EXTRACTED INFORMATION
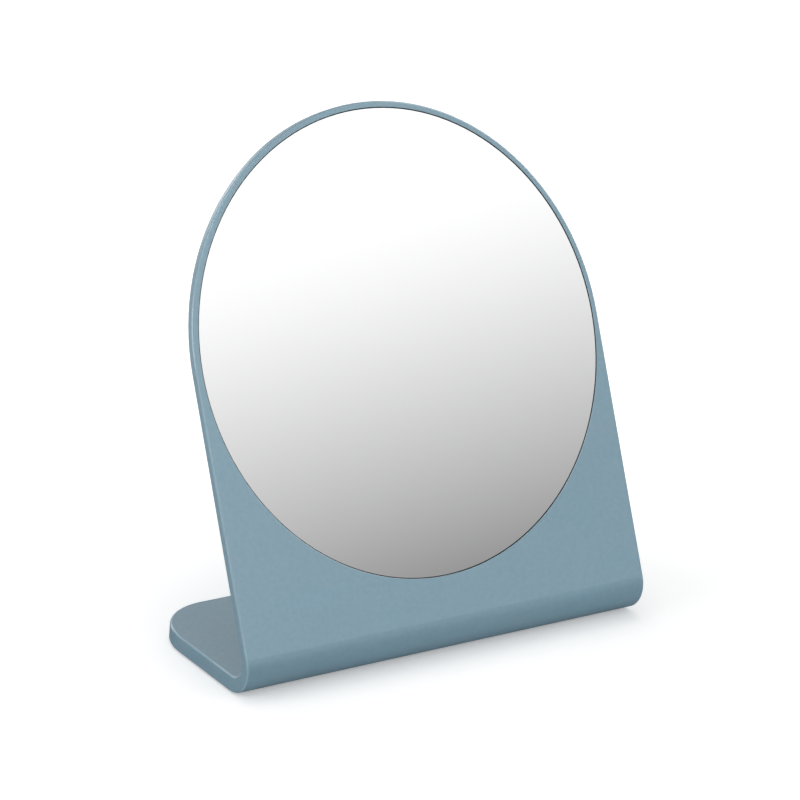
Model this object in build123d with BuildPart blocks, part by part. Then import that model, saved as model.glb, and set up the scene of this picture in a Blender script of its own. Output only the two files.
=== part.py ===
from build123d import *
import math
import os

# Free-standing vanity mirror. A round silvered glass lies in a shallow round recess of a
# one-piece moulded stand: an arched plate that leans back, a rounded bend at its foot, and
# a flat foot that runs back under the plate. Millimetres. X is the width, the mirror faces
# -Y, and Z is up. The origin is on the table, below the middle of the whole mirror.

# ---------------------------------------------------------------- driving dimensions
glass_diameter = 170.5
glass_thickness = 1.8
glass_arris = 0.15           # small bevel ground on both edges of the glass
silver_thickness = 0.1       # silver coat with its protective paint
silver_margin = 0.2          # bare edge left round the coat
tape_width = 20.0
tape_thickness = 0.3
tape_pitch = 40.0            # from one strip to the next, up the plate
tape_margin = 4.0            # from the corners of the outer strips to the edge of the coat

edge_gap = 0.2               # open ring between the glass and the wall of its recess
glass_inset = 0.35           # how far the glass lies below the face of the plate
rim_width = 2.35             # plate left outside the recess, round the arch
rim_bevel = 0.15             # eased mouth of the recess

lean_angle = 25.5            # of the plate from the vertical, degrees
plate_thickness = 3.8
glass_height = 100.5         # from the top of the bend to the middle of the glass, up the plate
bend_outer_radius = 11.0
bend_inner_radius = 5.8
foot_thickness = 6.4
foot_length = 57.0           # from the axis of the bend to the rear edge
foot_corner_radius = 22.5
edge_radius = 0.9            # soft edge all round the stand

pad_diameter = 12.0
pad_thickness = 1.0
pad_sunk = 0.6               # part of the pad that lies in its pocket
pad_clearance = 0.2          # round the pad in its pocket
pad_edge_radius = 0.3
pad_side_inset = 15.0        # pad centre to the side of the foot
pad_rear_inset = 15.0        # rear pad centre to the rear edge
pad_front_inset = 9.0        # front pad centre behind the axis of the bend

# ---------------------------------------------------------------- derived sizes
glass_radius = glass_diameter / 2
coat_radius = glass_radius - silver_margin
tape_reach = tape_pitch + tape_width / 2
tape_length = 2 * math.sqrt((coat_radius - tape_margin) ** 2 - tape_reach**2)
recess_radius = glass_radius + edge_gap
recess_depth = glass_inset + glass_thickness + silver_thickness + tape_thickness
half_width = recess_radius + rim_width
underside = pad_thickness - pad_sunk
foot_top = underside + foot_thickness

lean = math.radians(lean_angle)
face_normal = Vector(0, -math.cos(lean), math.sin(lean))
up_plate = Vector(0, math.sin(lean), math.cos(lean))

# The whole depth runs from the front of the bend to the rear of the arch's eased top edge.
# The bend's axis is placed so that the origin halves it.
arch_top = glass_height + half_width
rearmost = (
    -bend_outer_radius * math.cos(lean)
    + (arch_top - edge_radius) * math.sin(lean)
    + (plate_thickness - edge_radius) * math.cos(lean)
    + edge_radius
)
bend_axis = Vector(0, (bend_outer_radius - rearmost) / 2, underside + bend_outer_radius)

# Corners of the side section: the front face, the back face and the foot.
front_foot = bend_axis + face_normal * bend_outer_radius
glass_centre = front_foot + up_plate * glass_height
back_offset = face_normal * -plate_thickness
inner_depth = face_normal * -(plate_thickness + bend_inner_radius)
inner_rise = (foot_top + bend_inner_radius - (front_foot + inner_depth).Z) / up_plate.Z
inner_axis = front_foot + inner_depth + up_plate * inner_rise
rear_edge = bend_axis.Y + foot_length

# On the face of the plate: origin at the middle of the glass, X across, Y up the plate.
face_plane = Plane(origin=glass_centre, x_dir=(1, 0, 0), z_dir=face_normal)


def in_section(point):
    """A point of the model in the side section's own axes, Y then Z."""
    return (point.Y, point.Z)


os.makedirs("parts", exist_ok=True)

# ---------------------------------------------------------------- stand
with BuildPart() as stand:
    # plate, bend and foot in one section, up to the middle of the glass
    with BuildSketch(Plane.YZ):
        with BuildLine():
            Line(in_section(glass_centre), in_section(front_foot))
            CenterArc(in_section(bend_axis), bend_outer_radius, 180 - lean_angle, 90 + lean_angle)
            Line((bend_axis.Y, underside), (rear_edge, underside))
            Line((rear_edge, underside), (rear_edge, foot_top))
            Line((rear_edge, foot_top), (inner_axis.Y, foot_top))
            CenterArc(in_section(inner_axis), bend_inner_radius, 180 - lean_angle, 90 + lean_angle)
            Line(
                in_section(inner_axis + face_normal * bend_inner_radius),
                in_section(glass_centre + back_offset),
            )
            Line(in_section(glass_centre + back_offset), in_section(glass_centre))
        make_face()
    extrude(amount=half_width, both=True)
    # round top of the plate, about the middle of the glass
    with BuildSketch(face_plane):
        with BuildLine():
            CenterArc((0, 0), half_width, 0, 180)
            Line((-half_width, 0), (half_width, 0))
        make_face()
    extrude(amount=-plate_thickness)
    fillet(stand.edges().filter_by(Axis.Z).group_by(Axis.Y)[-1], radius=foot_corner_radius)
    # soft edge round both outlines, but not along the seams where the faces run on smoothly
    across = stand.edges().filter_by(Axis.X)
    seams = across - across.group_by(Axis.Y)[-1]
    seams += stand.edges().filter_by(Axis.Z)
    seams += stand.edges().filter_by(Axis(glass_centre, face_normal))
    fillet(stand.edges() - seams, radius=edge_radius)
    # recess of the glass, with an eased mouth
    with BuildSketch(face_plane):
        Circle(recess_radius)
    extrude(amount=-recess_depth, mode=Mode.SUBTRACT)
    mouth = stand.edges(Select.LAST).filter_by(GeomType.CIRCLE).sort_by(Axis(glass_centre, face_normal))[-1]
    chamfer(mouth, length=rim_bevel)
    # pockets of the pads
    pad_x = half_width - pad_side_inset
    pad_places = {
        "front_left": (-pad_x, bend_axis.Y + pad_front_inset),
        "front_right": (pad_x, bend_axis.Y + pad_front_inset),
        "rear_left": (-pad_x, rear_edge - pad_rear_inset),
        "rear_right": (pad_x, rear_edge - pad_rear_inset),
    }
    with BuildSketch(Plane.XY.offset(underside)):
        with Locations(*pad_places.values()):
            Circle(pad_diameter / 2 + pad_clearance)
    extrude(amount=pad_sunk, mode=Mode.SUBTRACT)
stand.part.label = "stand"
export_step(stand.part, "parts/stand.step")

# ---------------------------------------------------------------- glass and its silver coat
with BuildPart() as mirror_glass:
    with BuildSketch(face_plane.offset(-glass_inset)):
        Circle(glass_radius)
    extrude(amount=-glass_thickness)
    chamfer(mirror_glass.edges().filter_by(GeomType.CIRCLE), length=glass_arris)
mirror_glass.part.label = "mirror_glass"
export_step(mirror_glass.part, "parts/mirror_glass.step")

coat_depth = glass_inset + glass_thickness
with BuildPart() as mirror_silvering:
    with BuildSketch(face_plane.offset(-coat_depth)):
        Circle(coat_radius)
    extrude(amount=-silver_thickness)
mirror_silvering.part.label = "mirror_silvering"
export_step(mirror_silvering.part, "parts/mirror_silvering.step")

# ---------------------------------------------------------------- tape behind the glass
tape_depth = coat_depth + silver_thickness
for name, step in (("tape_upper", 1), ("tape_middle", 0), ("tape_lower", -1)):
    with BuildPart() as tape:
        with BuildSketch(face_plane.offset(-tape_depth)):
            with Locations((0, step * tape_pitch)):
                Rectangle(tape_length, tape_width)
        extrude(amount=-tape_thickness)
    tape.part.label = name
    export_step(tape.part, f"parts/{name}.step")

# ---------------------------------------------------------------- pads under the foot
for corner, place in pad_places.items():
    name = f"foot_pad_{corner}"
    with BuildPart() as pad:
        with BuildSketch(Plane.XY):
            with Locations(place):
                Circle(pad_diameter / 2)
        extrude(amount=pad_thickness)
        fillet(pad.edges().group_by(Axis.Z)[0], radius=pad_edge_radius)
    pad.part.label = name
    export_step(pad.part, f"parts/{name}.step")
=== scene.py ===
import math

import bpy
from mathutils import Matrix, Vector

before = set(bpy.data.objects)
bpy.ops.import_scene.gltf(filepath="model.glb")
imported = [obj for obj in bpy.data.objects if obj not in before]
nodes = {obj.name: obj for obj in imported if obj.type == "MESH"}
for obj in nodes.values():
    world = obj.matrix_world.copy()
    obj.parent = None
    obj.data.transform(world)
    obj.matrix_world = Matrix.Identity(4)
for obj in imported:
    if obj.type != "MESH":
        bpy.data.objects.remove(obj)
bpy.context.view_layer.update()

# A free-standing vanity mirror on a pale floor in soft studio light. Metres, in the frame of
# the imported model: X is the width, the mirror faces -Y, Z is up, and the floor is z = 0.
# A direction is given by its azimuth, from -Y towards +X, and its elevation, in degrees.

# ---------------------------------------------------------------- camera
CAMERA_PLACE = Vector((-0.6640, -0.9022, 0.5072))
CAMERA_YAW = -36.293         # degrees, from looking along +Y
CAMERA_PITCH = 20.662        # degrees below the horizon
CAMERA_ROLL = 4.915          # degrees
CAMERA_LENS = 148.83         # mm, on a sensor 36 mm wide
SENSOR_WIDTH = 36.0

# ---------------------------------------------------------------- the stand
LEAN = math.radians(25.5)
FACE_NORMAL = Vector((0, -math.cos(LEAN), math.sin(LEAN)))
FACE_MATCH = 0.999           # least dot product with it on a flat that faces the same way
PLATE_START = 0.025          # height above which the stand is all plate
FOOT_START = -0.020          # Y behind which the low part of the stand is all foot
# The wall of the recess round the glass is darkened, as painted shade in the narrow gap.
GAP = 0.00022                # from the glass to just past the wall of its recess
RECESS_REACH = 0.0015        # of that wall, either way from the middle of the glass's thickness
RECESS_SHADE_COLOURS = (0.03, 0.05, 0.06, 1), (0.05, 0.08, 0.1, 1)

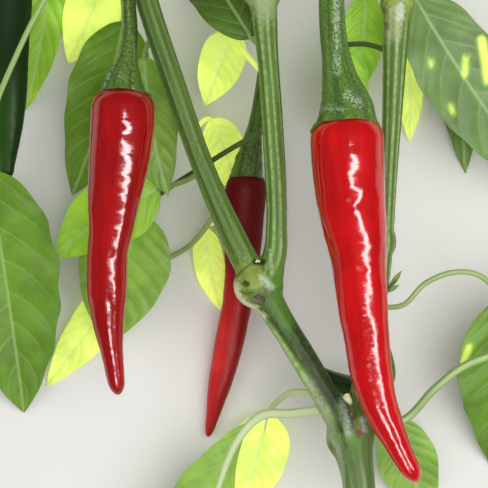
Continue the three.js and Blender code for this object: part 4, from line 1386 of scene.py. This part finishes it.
def nearest_stem_values(points):
    """For each point: its stem, distance along it, outward direction and turn round it."""
    paths = {name: route(stem["points"]) for name, stem in STEMS.items()}
    names = [name for name, path in paths.items() for _ in path.marks]
    marks = np.concatenate([path.marks for path in paths.values()])
    places = np.vstack([path.places for path in paths.values()])
    frames = np.vstack([np.stack([path.ahead, path.sides, path.ups], 1)
                        for path in paths.values()])
    tree = KDTree(len(places))
    for index, place in enumerate(places):
        tree.insert(place, index)
    tree.balance()
    near = np.array([tree.find(point)[1] for point in points])
    gap = points - places[near]
    ahead, side, up = (frames[near, k] for k in range(3))
    forward = (gap * ahead).sum(1)
    gap = gap - ahead * forward[:, None]
    outward = unit(gap + TINY)
    return dict(
        name=np.array(names)[near], along=marks[near] + forward, outward=outward,
        side=(outward * side).sum(1), top=(outward * up).sum(1))


# Skin of the stems: how far it is smoothed, on the whole and further near a fork, where
# swellings end as shares of their radius, how much weaker the ribs' height, the ribs' colour
# and the deep bands are on them, and how the ribs turn, in degrees for each mm. A mark is
# ragged at its edge, and its pit and rim are bells at a share of its radius.
SMOOTHING, FORK_SMOOTHING, SMOOTHING_ROUNDS = 0.18, 0.42, 14
NEAR_FORK = (2.4, 1.0)
ON_SWELLING = (1.75, 0.95)
CALM_HEIGHT, CALM_COLOUR, CALM_DEEP = 0.8, 0.85, 0.35
STEM_RIB_SHARPNESS = 5
STEM_RIB_BELOW = 0.25
STEM_RIB_TURN = 0.25
UPPER_SIDE = (-0.2, 0.1)
RAGGED, RAGGED_WAVELENGTH, RAGGED_SEED = 0.24, 1.4, 5
PIT_REACH = 0.8
RIM_PLACE, RIM_WIDTH = 1.1, 0.35
OUT_OF_REACH = 9
BAND_EDGE = 9
CUT_EDGE = (0.3, 0.05)


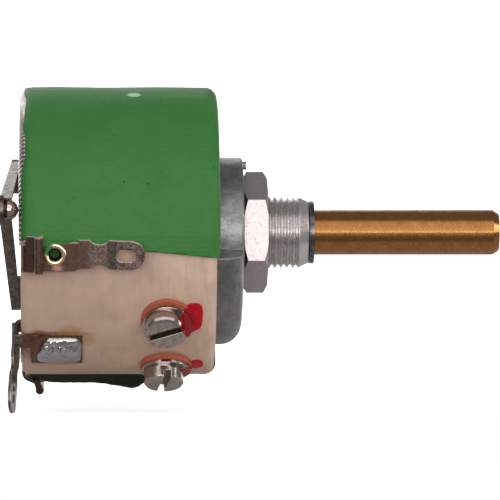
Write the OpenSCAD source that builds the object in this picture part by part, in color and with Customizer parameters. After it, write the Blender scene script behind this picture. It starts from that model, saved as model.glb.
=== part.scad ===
// Rotary wirewound potentiometer: an enamelled winding on a ceramic ring core,
// swept by an A-shaped contact spring on an insulated brass shaft.
// Millimetres, +Z up. The casting's panel face is X = 0, the shaft points along +X.

/* [Display] */
// Node to draw, or all of them

/* [Shaft and bushing] */
// Radius of the brass shaft
shaft_r = 3; // [2:0.05:3.5]
// Shaft end ahead of the panel face
shaft_reach = 34.3; // [20:0.1:60]
// Radius of the bushing over its thread crests
bushing_r = 4.7625; // [4.4:0.0125:6.4]
// Bushing length ahead of the panel face
bushing_len = 8.8; // [7:0.1:14]
// Pitch of the bushing thread
thread_pitch = 0.794; // [0.6:0.001:1]
// Nut size across flats
nut_flats = 14; // [13:0.5:17]
// Nut thickness
nut_h = 3.2; // [2:0.1:4]

/* [Ring core] */
// Outer radius of the ceramic ring
core_r = 18.9; // [17.5:0.1:26]
// Wall of the ceramic ring, outer radius less inner radius
core_wall = 3.9; // [3.4:0.1:4.6]
// Length of the ring along the shaft axis
core_len = 25.45; // [23:0.05:34]
// Ring's front face behind the panel face
core_front = 3.85; // [3.4:0.05:5]
// Rounding of the ring's edges
core_round = 1.1; // [0.6:0.05:1.5]
// Middle of the bare sector, in degrees above the line towards the viewer
gap_mid = -55; // [-60:0.5:-50]

/* [Winding] */
// Turns of resistance wire
turns = 129; // [60:1:132]
// Width of the wire on the core
wire_w = 0.46; // [0.2:0.01:0.47]
// Height of the wire on the core
wire_t = 0.25; // [0.15:0.01:0.3]
// Half of the sector without wire, in degrees
bare_half = 51; // [48:0.5:53]
// Thickness of the enamel over the wire
enamel_t = 0.13; // [0.1:0.01:0.25]
// Width of the strip left bare of enamel at the rear edge
track_strip = 0.45; // [0.2:0.05:1.2]

/* [Wiper] */
// Direction of the contact at rest, in degrees above the line towards the viewer
wiper_angle = 9.6; // [9.6:0.1:9.6]
// Thickness of the contact spring
spring_t = 0.4; // [0.3:0.05:0.5]
// Half width of the spring where its legs meet the cross plate
spring_half = 10.2; // [9:0.1:10.4]

/* [Terminals] */
// Thickness of the terminal sheet
sheet_t = 0.4; // [0.3:0.05:0.45]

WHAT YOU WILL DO
All lines above containing the string "before" are to be collected.

ANSWER TO THE TASK
before = set(bpy.data.objects)
imported = [obj for obj in bpy.data.objects if obj not in before]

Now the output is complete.